Scales is worried that, despite some favorable signs, “techno-centric” programs will dominate the Quadrennial Defense Review just launched by Defense Secretary Donald Rumsfeld — a blueprint for military “transformation” priorities for the next decade.

Scales thinks that the United States faces “generations” of smaller wars in the Mideast. And to fight them, it needs 100,000 more Army combat troops, 30,000 more Marines and 20,000 more Special Forces, plus a modernization of their equipment, a reorganization of their units and a much better training regime for small-scale urban combat and intimate contact with foreign cultures.

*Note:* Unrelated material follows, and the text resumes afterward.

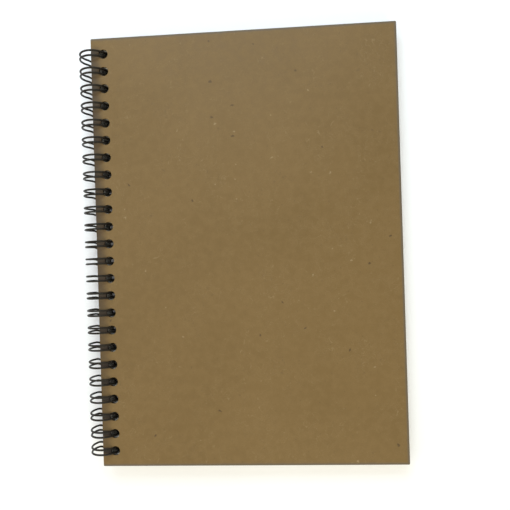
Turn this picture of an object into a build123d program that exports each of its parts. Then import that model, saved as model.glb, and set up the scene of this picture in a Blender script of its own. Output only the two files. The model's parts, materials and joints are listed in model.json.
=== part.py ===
from build123d import *
import math
import os

os.makedirs("parts", exist_ok=True)

# A wire-bound A5 sketchbook, lying closed on its back cover, in millimetres.
# X runs from the binding to the fore edge, Y along the spine and Z up. The origin is the middle of
# the closed book's box in X and Y, at the height of the lowest point of the wire.

# ---- driving dimensions ----------------------------------------------------------------------

# Leaves
page_width = 148.0
page_height = 210.0
sheet_count = 30
sheet_thickness = 0.18
sheet_pitch = 0.196
cover_thickness = 1.2
cover_gap = 0.05
cover_corner_radius = 0.6
sheet_corner_radius = 0.3

# Binding: 24 twin loops, three to the inch
loops_per_inch = 3
loop_count = 24
ring_radius = 6.7
wire_radius = 0.45
leg_spacing = 2.4
root_bend_radius = 0.9

# Holes, and the play between the spine edges and the axis that the leaves turn about
hole_radius = 2.2
hole_margin = 6.15
spine_play = 0.05

# The wire's seam lies underneath. Angles are about the ring's axis, from +X towards +Z.
root_angle = 280.0
nest_angle = 20.5

# ---- worked out from them --------------------------------------------------------------------

inch = 25.4
loop_pitch = inch / loops_per_inch
hole_positions = [(n - (loop_count - 1) / 2) * loop_pitch for n in range(loop_count)]

tip_angle = root_angle - nest_angle
tip_radius = leg_spacing / 2
leg_arc = 360.0 - nest_angle

# The ring's axis: the book is as wide as the ring's outside, the play and a page
ring_outside = ring_radius + wire_radius
book_width = ring_outside + spine_play + page_width
axis_x = ring_outside - book_width / 2
spine_edge_x = axis_x + spine_play
page_centre_x = spine_edge_x + page_width / 2
hole_x = spine_edge_x + hole_margin

# The lowest point of the wire is the end of a finger tip, and it is at Z = 0
tip_end_below_axis = -(
    ring_radius * math.sin(math.radians(tip_angle))
    + tip_radius * math.cos(math.radians(tip_angle))
)
axis_z = tip_end_below_axis + wire_radius

# The pile of leaves is centred on the ring's axis
pile_thickness = 2 * (cover_thickness + cover_gap) + sheet_count * sheet_pitch
back_cover_z = axis_z - pile_thickness / 2
front_cover_z = axis_z + pile_thickness / 2 - cover_thickness
lowest_sheet_z = back_cover_z + cover_thickness + cover_gap + (sheet_pitch - sheet_thickness) / 2

ring_axis = Axis((axis_x, 0, axis_z), (0, -1, 0))


def ring_point(angle, y):
    """The point of the ring's centreline circle at an angle, in the plane at y."""
    turn = math.radians(angle)
    return Vector(axis_x + ring_radius * math.cos(turn), y, axis_z + ring_radius * math.sin(turn))


def outward(angle):
    """The direction away from the ring's axis at an angle."""
    return Vector(math.cos(math.radians(angle)), 0, math.sin(math.radians(angle)))


def onward(angle):
    """The direction along the ring at an angle, the way that the angle grows."""
    return Vector(-math.sin(math.radians(angle)), 0, math.cos(math.radians(angle)))


def leaf_outline(corner_radius):
    """A page with its row of round holes along the spine edge, drawn in the sketch being built."""
    with Locations((page_centre_x, 0)):
        RectangleRounded(page_width, page_height, corner_radius)
    with Locations(*[(hole_x, y) for y in hole_positions]):
        Circle(hole_radius, mode=Mode.SUBTRACT)


# ---- covers ----------------------------------------------------------------------------------

with BuildPart() as front_cover:
    with BuildSketch(Plane.XY.offset(front_cover_z)):
        leaf_outline(cover_corner_radius)
    extrude(amount=cover_thickness)
front_cover.part.label = "front_cover"
export_step(front_cover.part, "parts/front_cover.step")

with BuildPart() as back_cover:
    with BuildSketch(Plane.XY.offset(back_cover_z)):
        leaf_outline(cover_corner_radius)
    extrude(amount=cover_thickness)
back_cover.part.label = "back_cover"
export_step(back_cover.part, "parts/back_cover.step")

# ---- drawing sheets, numbered from the front cover down --------------------------------------

for number in range(1, sheet_count + 1):
    sheet_z = lowest_sheet_z + (sheet_count - number) * sheet_pitch
    with BuildPart() as sheet:
        with BuildSketch(Plane.XY.offset(sheet_z)):
            leaf_outline(sheet_corner_radius)
        extrude(amount=sheet_thickness)
    sheet.part.label = f"sheet_{number:02d}"
    export_step(sheet.part, f"parts/sheet_{number:02d}.step")

# ---- binding wire ----------------------------------------------------------------------------

# One pitch of the wire. On each side of the loop: a leg round the ring, the bend at its root and a
# straight run to the middle of the gap to the next loop. The finger tip joins the two legs.
straight_run = (loop_pitch - leg_spacing) / 2 - root_bend_radius
across_root = outward(root_angle)
tip_start = ring_point(tip_angle, tip_radius)

with BuildPart() as loop:
    for side in (1, -1):
        leg_start = ring_point(root_angle, side * leg_spacing / 2)
        with BuildSketch(Plane(leg_start, x_dir=across_root, z_dir=onward(root_angle))) as leg_section:
            Circle(wire_radius)
        revolve(leg_section.sketch, axis=ring_axis, revolution_arc=leg_arc)
        bend_centre = leg_start + Vector(0, side * root_bend_radius, 0)
        revolve(leg_section.sketch, axis=Axis(bend_centre, across_root * side), revolution_arc=90)
        bend_end = bend_centre - onward(root_angle) * root_bend_radius
        with BuildSketch(Plane(bend_end, x_dir=across_root, z_dir=(0, side, 0))):
            Circle(wire_radius)
        extrude(amount=straight_run)
    with BuildSketch(Plane(tip_start, x_dir=outward(tip_angle), z_dir=onward(tip_angle))):
        Circle(wire_radius)
    revolve(axis=Axis(ring_point(tip_angle, 0), outward(tip_angle)), revolution_arc=180)

with BuildPart() as binding_wire:
    with Locations(*[(0, y, 0) for y in hole_positions]):
        add(loop.part)
binding_wire.part.label = "binding_wire"
export_step(binding_wire.part, "parts/binding_wire.step")

# The wire's volume against its section times its length
turn_lengths = math.radians(leg_arc) * ring_radius + math.pi / 2 * (tip_radius + root_bend_radius)
wire_length = 2 * loop_count * (turn_lengths + straight_run)
wire_section = math.pi * wire_radius**2
print(f"wire {wire_length:.1f} mm, volume {binding_wire.part.volume:.2f} of {wire_length * wire_section:.2f}")
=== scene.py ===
"""A wire-bound A5 sketchbook: brown board covers, drawing sheets and a black twin-loop wire."""

import json
import math
import random

import bpy
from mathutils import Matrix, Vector
from mathutils.geometry import tessellate_polygon


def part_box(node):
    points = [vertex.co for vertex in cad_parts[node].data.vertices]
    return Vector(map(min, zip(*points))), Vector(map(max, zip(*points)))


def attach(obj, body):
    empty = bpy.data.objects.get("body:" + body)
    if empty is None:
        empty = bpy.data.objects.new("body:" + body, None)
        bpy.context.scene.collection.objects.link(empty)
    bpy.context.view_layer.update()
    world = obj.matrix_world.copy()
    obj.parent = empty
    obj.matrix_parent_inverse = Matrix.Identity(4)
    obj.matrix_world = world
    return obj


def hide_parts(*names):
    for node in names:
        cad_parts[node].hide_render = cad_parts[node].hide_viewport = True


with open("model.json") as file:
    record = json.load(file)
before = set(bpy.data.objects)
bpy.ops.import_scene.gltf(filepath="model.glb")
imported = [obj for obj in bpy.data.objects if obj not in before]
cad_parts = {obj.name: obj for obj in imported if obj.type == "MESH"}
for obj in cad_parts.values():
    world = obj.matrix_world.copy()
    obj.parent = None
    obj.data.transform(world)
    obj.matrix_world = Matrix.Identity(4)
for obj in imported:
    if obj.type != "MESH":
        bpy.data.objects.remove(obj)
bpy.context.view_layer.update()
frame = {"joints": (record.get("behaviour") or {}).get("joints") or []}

# ---- sizes, in metres and degrees ----------------------------------------------------------------

MM = 0.001
SHEET_COUNT = 30
LOOP_COUNT = 24
LOOP_PITCH = 25.4 / 3 * MM
HOLE_RADIUS = 2.2 * MM
HOLE_MARGIN = 6.15 * MM
HOLE_SHIFT = -0.11 * MM

COVER_CORNER_RADIUS = 0.6 * MM
COVER_ARRIS = 0.14 * MM
COVER_HOLE_SEGMENTS = 40
SHEET_CORNER_RADIUS = 0.3 * MM
SHEET_ARRIS = 0.03 * MM
SHEET_HOLE_SEGMENTS = 28
SHEET_SLIP_X = 0.10 * MM
SHEET_SLIP_Y = 0.05 * MM
SHEET_TRIM = (0.08 * MM, 0.22 * MM)
SHEET_SEED = 5
ARRIS_STEPS = 2

# Angles round a ring start at the fore edge's side and go up and over. A finger runs from its root
# under the back cover, through the pile, to its tip, so they go on past 360.
WIRE_RADIUS = 0.45 * MM
COATED_RADIUS = 0.48 * MM
LEG_SPACING = 2.4 * MM
ROOT_BEND_RADIUS = 0.9 * MM
ROOT_ANGLE = 280.0
TIP_ANGLE = 255.5 + 360
HUNG_DRIFT = -0.19 * MM
HUNG_FROM, HUNG_TO = 430, 520
TIP_DRIFT = -1.3 * MM
TIP_FROM = 580
TIP_DRIFT_SPREAD = 0.12
RING_SHIFT = 0.02 * MM
RING_SHRINK = 0.03 * MM
WIRE_SIDES = 16
WIRE_SEED = 11

COVERS = ("front_cover", "back_cover")
SHEETS = [f"sheet_{number:02d}" for number in range(1, SHEET_COUNT + 1)]

wire_low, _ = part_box("binding_wire")
cover_low, cover_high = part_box("front_cover")
back_low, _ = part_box("back_cover")
turn = next(joint for joint in frame["joints"] if joint["name"] == "wire_turn")
axis_x, _, axis_z = turn["pos_m"]
RING_RADIUS = axis_x - wire_low.x - WIRE_RADIUS
spine_x = cover_low.x
fore_x = cover_high.x
head_y = cover_high.y
hole_x = spine_x + HOLE_MARGIN
loop_ys = [(n - (LOOP_COUNT - 1) / 2) * LOOP_PITCH for n in range(LOOP_COUNT)]


# ---- node helpers --------------------------------------------------------------------------------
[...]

Right now, he says, “we essentially have two services at war, the Army and the Marines, and two services at peace, the Air Force and the Navy. You can’t dispute that.

“We have the Army stretched to the absolute limit. Both the Army and the Marine Corps are tired beyond belief. We’re beginning to see cracks in recruiting for the National Guard and the Army Reserve. And we’re beginning to see bits and pieces of that in the active Army.”

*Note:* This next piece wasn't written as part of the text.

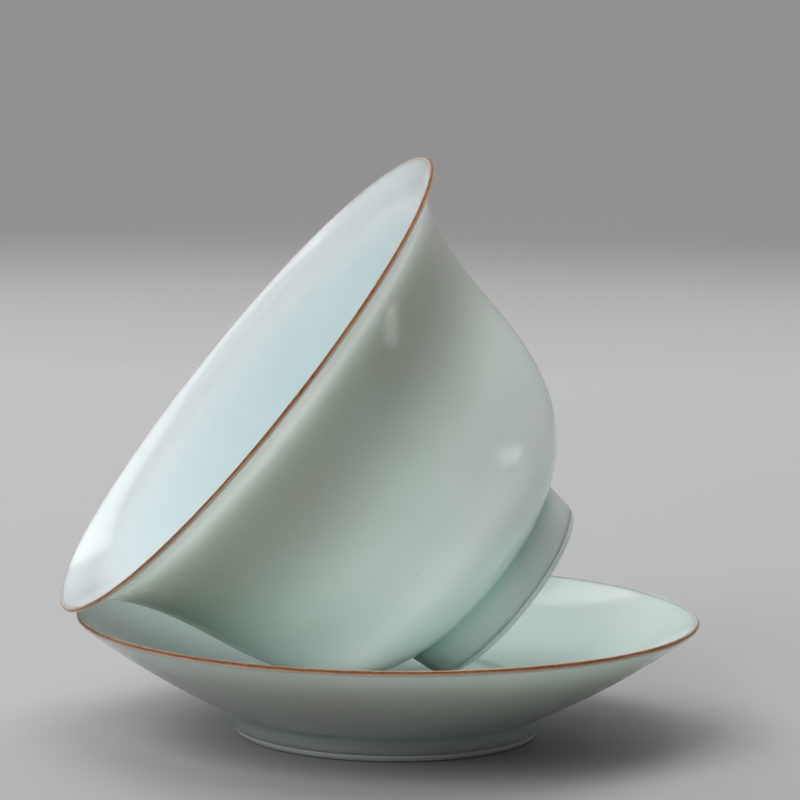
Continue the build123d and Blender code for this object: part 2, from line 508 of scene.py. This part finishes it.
def softbox(name, place, size, power, color=(1, 1, 1), target=(0, 0, 0.04), mirrored=True):
    """A soft area light, facing the object or a target. Only a mirrored one shows in the glaze."""
    light = bpy.data.lights.new(name, "AREA")
    light.shape = "RECTANGLE"
    light.size, light.size_y = size
    light.energy = power
    light.color = color
    lamp = bpy.data.objects.new(name, light)
    bpy.context.scene.collection.objects.link(lamp)
    lamp.location = place
    aim = Vector(target) - lamp.location
    lamp.rotation_euler = aim.to_track_quat("-Z", "Y").to_euler()
    lamp.visible_glossy = mirrored


def ambient(color, strength):
    """Even light from all round."""
    world = bpy.data.worlds.new("studio")
    world.use_nodes = True
    background = world.node_tree.nodes["Background"]
    background.inputs["Color"].default_value = (*color, 1)
    background.inputs["Strength"].default_value = strength
    bpy.context.scene.world = world


def camera():
    """A long lens, a little above the bowl and tilted down."""
    data = bpy.data.cameras.new("camera")
    data.sensor_width = 36
    data.lens = 132.75
    data.clip_start = 0.01
    eye = bpy.data.objects.new("camera", data)
    bpy.context.scene.collection.objects.link(eye)
    pitch, roll = math.radians(5.64), math.radians(0.915)
    turn = Matrix.Rotation(math.pi / 2 - pitch, 4, "X") @ Matrix.Rotation(roll, 4, "Z")
    eye.matrix_world = Matrix.Translation((0.0015, -0.5160, 0.1099)) @ turn
    bpy.context.scene.camera = eye


stage_floor()
ambient((1, 1, 1), 0.06)
softbox("window_back_left", (-0.8, 0.7, 0.8), (0.9, 0.9), 5.0)
softbox("sky_back_left", (-0.8, 0.7, 0.8), (0.8, 0.8), 4.0, mirrored=False)
softbox("back_right", (0.7, 0.9, 0.9), (0.9, 0.9), 4.2, mirrored=False)
softbox("overhead", (0.0, 0.0, 1.4), (1.0, 1.0), 5.5, mirrored=False)
softbox("front_left", (-0.6, -0.8, 0.9), (0.8, 0.8), 10.4, (0.97, 0.99, 1.0), mirrored=False)
softbox("window_right", (1.25, 0.14, 0.13), (0.4, 0.12), 0.3)
softbox("backdrop", (0.0, 1.0, 2.4), (2.5, 0.6), 42.0, target=(0.0, 3.0, 0.9), mirrored=False)
camera()
bpy.context.scene.view_settings.view_transform = "Standard"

Scales believes that the overall military does not need to be enlarged beyond its present 1.2 million personnel. He opposes a draft because “we don’t want an army of amateurs and units of strangers.”

He also doesn’t favor putting more troops into Iraq. “You know why? Because we don’t have them. If you include the Marines, we only have 36 combat brigades in the whole armed forces. Right now, 20 are in Iraq. If you believe in having one brigade in recovery and one preparing for deployment for every one in the field, we need 60 total. We simply don’t have them.”

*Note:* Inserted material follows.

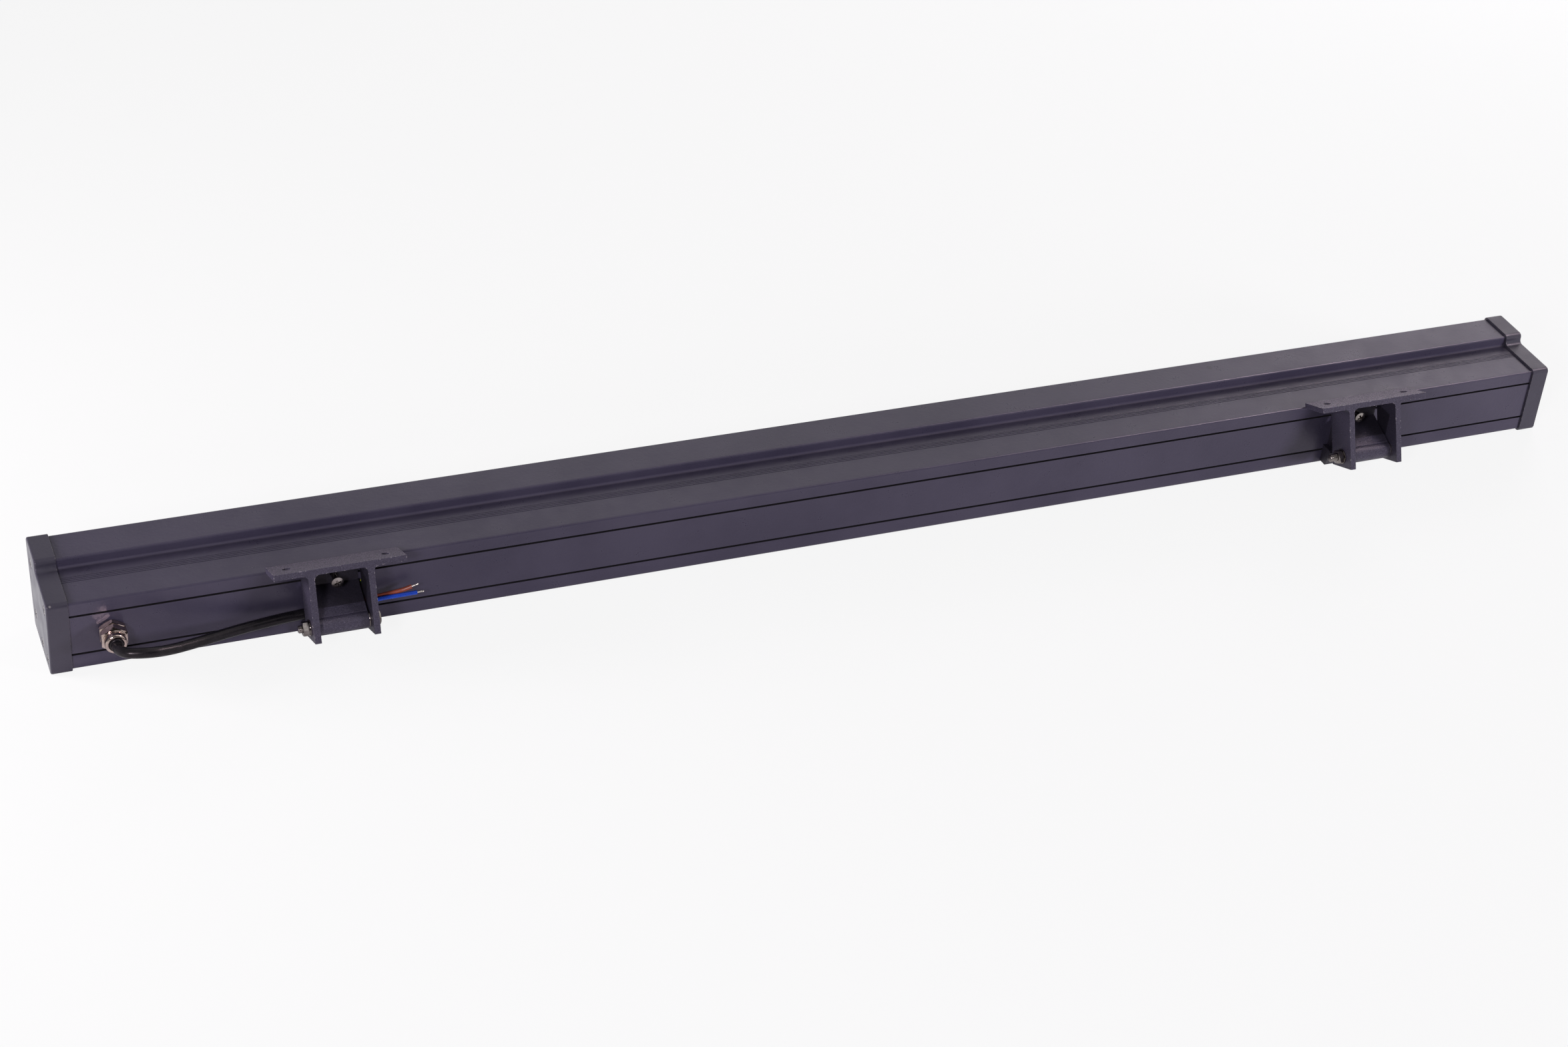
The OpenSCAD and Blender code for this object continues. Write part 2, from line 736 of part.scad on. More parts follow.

Rumsfeld has proposed a semi-permanent increase of 20,000 troops, increasing the number of combat brigades to 43. “But that’s only 20 percent of the way we need to go,” he said.

Scales, who like me is a regular commentator on Fox News, is critical of the way the Rumsfeld Pentagon conducted the aftermath of the Iraq war, though he’s optimistic that “Iraqification” of the conflict will achieve favorable results.

“The ‘post-combat’ phase was just unplanned,” he told me. “The administration thought this would be like the occupation of Germany and Japan, a constabulary-civil affairs operation.

“They were surprised by the ferocity and skill of the enemy. They shouldn’t have been. Our enemies have learned they can’t beat us ship to ship and tank to tank. They realize they have to pull us into cities, where we’re least effective, and wear us down. How do you beat the Americans? You kill enough of them until they go home. Ho Chi Minh understood this in 1964. Our enemies do now, too. The more wars we fight, the more the enemy realizes that you defeat America at the tactical level,” he said.

Which is why, in Scales’ view, Rumsfeld should upgrade America’s tactical capabilities, with more combat troops and equipment such as new combat vehicles, aircraft to carry them and unmanned drone planes to provide pictures of the combat environment, even in cities.

Combat troops also need better communications and body armor, a new infantry weapon and munitions that will detonate above hidden enemy fighters and knock down the walls they hide behind.

But just as important, Scales says, soldiers need better training, both military and cultural. As demonstrated by the recent mistaken shooting of an Italian journalist at a Baghdad checkpoint, he said, “tactical decisions made by sergeants and lieutenants can have as much strategic importance as those made by generals and admirals.

“Every American soldier should receive cultural and language instruction,” he said. “Not to make him a linguist, but to make him a diplomat in uniform” who can deal with civilians and gather intelligence.

Scales is encouraged that Rumsfeld favors more “special operations” capability. But he’s worried that, overall, “transformation” will emphasize expensive high technology when America’s real enemies are fighting with rocket-propelled grenades and roadside bombs.